-- begin Source records --
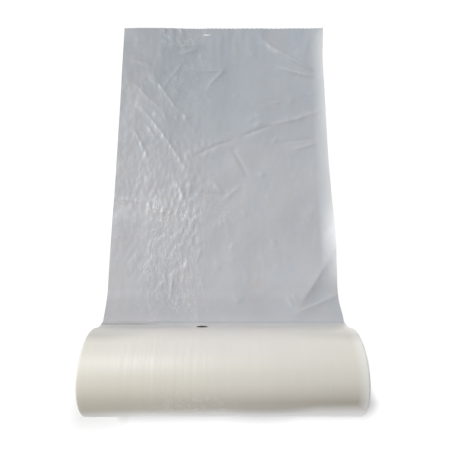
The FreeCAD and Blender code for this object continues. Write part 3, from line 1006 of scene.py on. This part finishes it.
def single_film_surface(nodes, settings):
    """One bag of thin film: grey and glossy, paler towards the roll, and whitened along its
    creases, as strained film with a painted highlight, along its crumpled strokes, as a painted
    highlight, and along its curled edge, as painted light. Painted shade darkens its slope
    and its left side, and painted light pales its right side and the strip beside the tear."""
    place = nodes.place()
    across, y, _ = nodes.axes(place)
    strokes = film_strokes(nodes, across, y, UPRIGHT_HEADING, nodes.share("upright"))
    strokes = strokes + film_strokes(nodes, across, y, SLANTED_HEADING, nodes.share("slanted"))
    clouds = nodes.noise(place, *FILM_CLOUD_NOISE)
    patches = nodes.noise(place, *FILM_PATCH_NOISE)
    grain = nodes.noise(nodes.vector(across, y * FILM_GRAIN_RUN, 0.0), *FILM_GRAIN_NOISE)
    near = ((PALE_FROM - y) / (PALE_FROM - PALE_TO)).held()
    steep = ((SLOPE_END - y) / SLOPE_FADE).held()

    # Painted shade on the slope and to the left, painted light to the right and beside the tear.
    tone = 1 - SLOPE_SHADE * steep * (1 - SLOPE_SIDE * across) + PATCH_TONE * (patches - 0.5)
    tone = tone + SIDE_TONE * across * (1 - SIDE_LOSS * near) * (1 - steep)
    tone = tone + TEAR_PAINTED_LIGHT * (1 - (y - TEAR_POINT.y) / TEAR_PAINTED_LIGHT_REACH).held()
    film = nodes.blend(near, settings.film_colour, settings.near_colour)
    # The tone share holds the broad spots, the first of them painted shade.
    film = nodes.scaled(film, tone + nodes.share("tone"))
    cool = across.hump(COOL_PLACE[0], COOL_SIZE[0]) * y.hump(COOL_PLACE[1], COOL_SIZE[1])
    warm = WARM_CONTRAST * patches - WARM_FROM - WARM_SIDE * across - COOL_SHARE * cool
    film = nodes.tinted(film, nodes.blend(warm.held(), COOL_TINT, WARM_TINT))
    # Crests whiten as strained film with a painted highlight, strokes as painted highlights, and
    # the curled edge as painted light.
    pale = CLOUD_PALE * (clouds - 0.5) + CREST_PALE_AND_SHADE * nodes.share("crest")
    pale = pale + STROKE_HIGHLIGHT * strokes + nodes.share("painted_light") ** PAINTED_LIGHT_POWER
    return nodes.node("ShaderNodeBsdfPrincipled", {}, {
        "Base Color": nodes.blend(pale.held(), film, settings.pale_colour),
        "Roughness": FILM_ROUGHNESS + CLOUD_ROUGHNESS * clouds + SLOPE_ROUGHNESS * steep,
        "Specular IOR Level": 0.5,
        "Normal": nodes.bump(FILM_GRAIN_BUMP * grain + strokes, FILM_BUMP),
    })


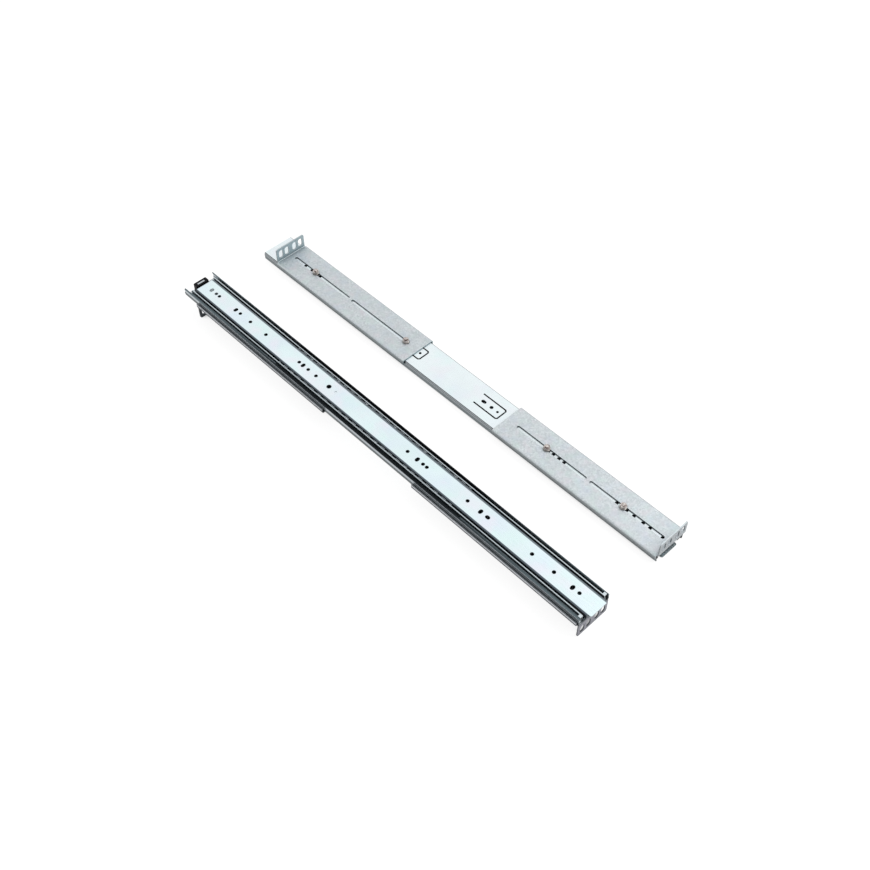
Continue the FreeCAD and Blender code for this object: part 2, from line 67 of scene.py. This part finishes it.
-- end Source records --
[What the task asks]: Every line above should be printed again exactly as it stands.

[Output for this task]:
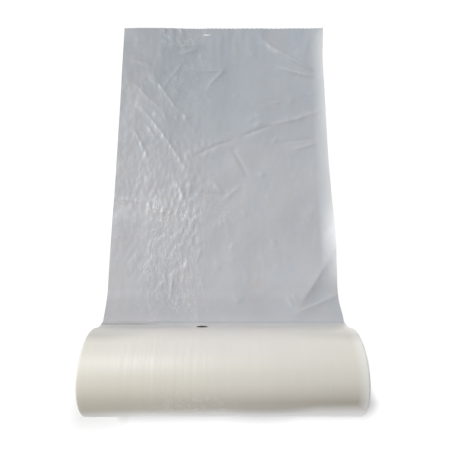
The FreeCAD and Blender code for this object continues. Write part 3, from line 1006 of scene.py on. This part finishes it.
def single_film_surface(nodes, settings):
    """One bag of thin film: grey and glossy, paler towards the roll, and whitened along its
    creases, as strained film with a painted highlight, along its crumpled strokes, as a painted
    highlight, and along its curled edge, as painted light. Painted shade darkens its slope
    and its left side, and painted light pales its right side and the strip beside the tear."""
    place = nodes.place()
    across, y, _ = nodes.axes(place)
    strokes = film_strokes(nodes, across, y, UPRIGHT_HEADING, nodes.share("upright"))
    strokes = strokes + film_strokes(nodes, across, y, SLANTED_HEADING, nodes.share("slanted"))
    clouds = nodes.noise(place, *FILM_CLOUD_NOISE)
    patches = nodes.noise(place, *FILM_PATCH_NOISE)
    grain = nodes.noise(nodes.vector(across, y * FILM_GRAIN_RUN, 0.0), *FILM_GRAIN_NOISE)
    near = ((PALE_FROM - y) / (PALE_FROM - PALE_TO)).held()
    steep = ((SLOPE_END - y) / SLOPE_FADE).held()

    # Painted shade on the slope and to the left, painted light to the right and beside the tear.
    tone = 1 - SLOPE_SHADE * steep * (1 - SLOPE_SIDE * across) + PATCH_TONE * (patches - 0.5)
    tone = tone + SIDE_TONE * across * (1 - SIDE_LOSS * near) * (1 - steep)
    tone = tone + TEAR_PAINTED_LIGHT * (1 - (y - TEAR_POINT.y) / TEAR_PAINTED_LIGHT_REACH).held()
    film = nodes.blend(near, settings.film_colour, settings.near_colour)
    # The tone share holds the broad spots, the first of them painted shade.
    film = nodes.scaled(film, tone + nodes.share("tone"))
    cool = across.hump(COOL_PLACE[0], COOL_SIZE[0]) * y.hump(COOL_PLACE[1], COOL_SIZE[1])
    warm = WARM_CONTRAST * patches - WARM_FROM - WARM_SIDE * across - COOL_SHARE * cool
    film = nodes.tinted(film, nodes.blend(warm.held(), COOL_TINT, WARM_TINT))
    # Crests whiten as strained film with a painted highlight, strokes as painted highlights, and
    # the curled edge as painted light.
    pale = CLOUD_PALE * (clouds - 0.5) + CREST_PALE_AND_SHADE * nodes.share("crest")
    pale = pale + STROKE_HIGHLIGHT * strokes + nodes.share("painted_light") ** PAINTED_LIGHT_POWER
    return nodes.node("ShaderNodeBsdfPrincipled", {}, {
        "Base Color": nodes.blend(pale.held(), film, settings.pale_colour),
        "Roughness": FILM_ROUGHNESS + CLOUD_ROUGHNESS * clouds + SLOPE_ROUGHNESS * steep,
        "Specular IOR Level": 0.5,
        "Normal": nodes.bump(FILM_GRAIN_BUMP * grain + strokes, FILM_BUMP),
    })


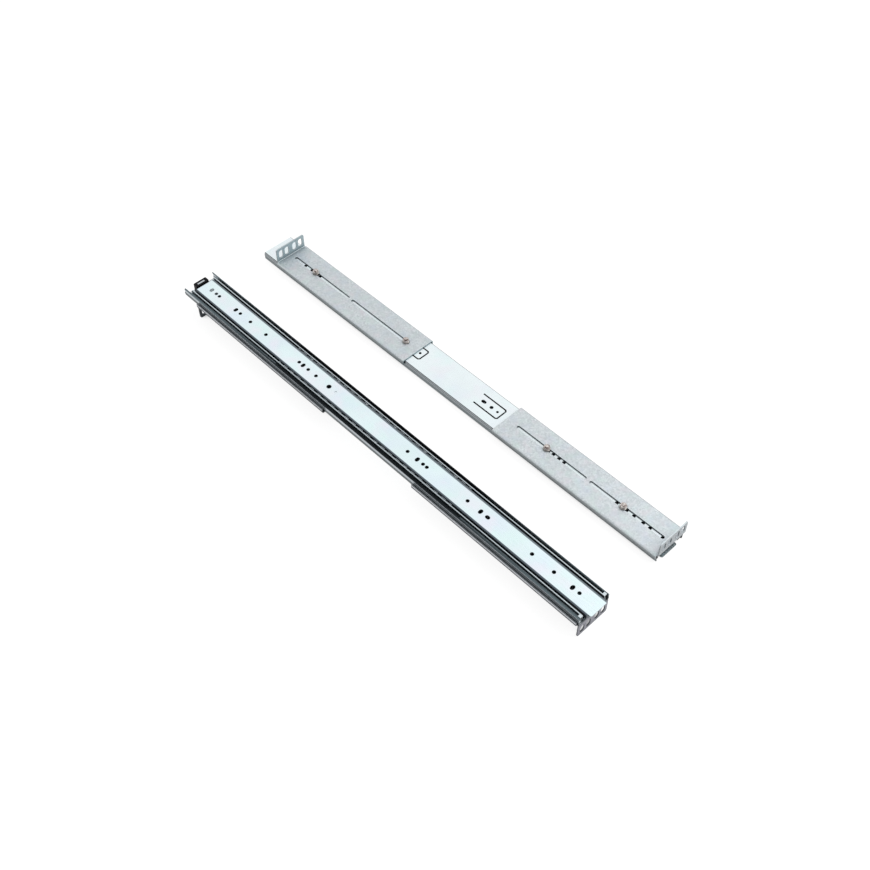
Continue the FreeCAD and Blender code for this object: part 2, from line 67 of scene.py. This part finishes it.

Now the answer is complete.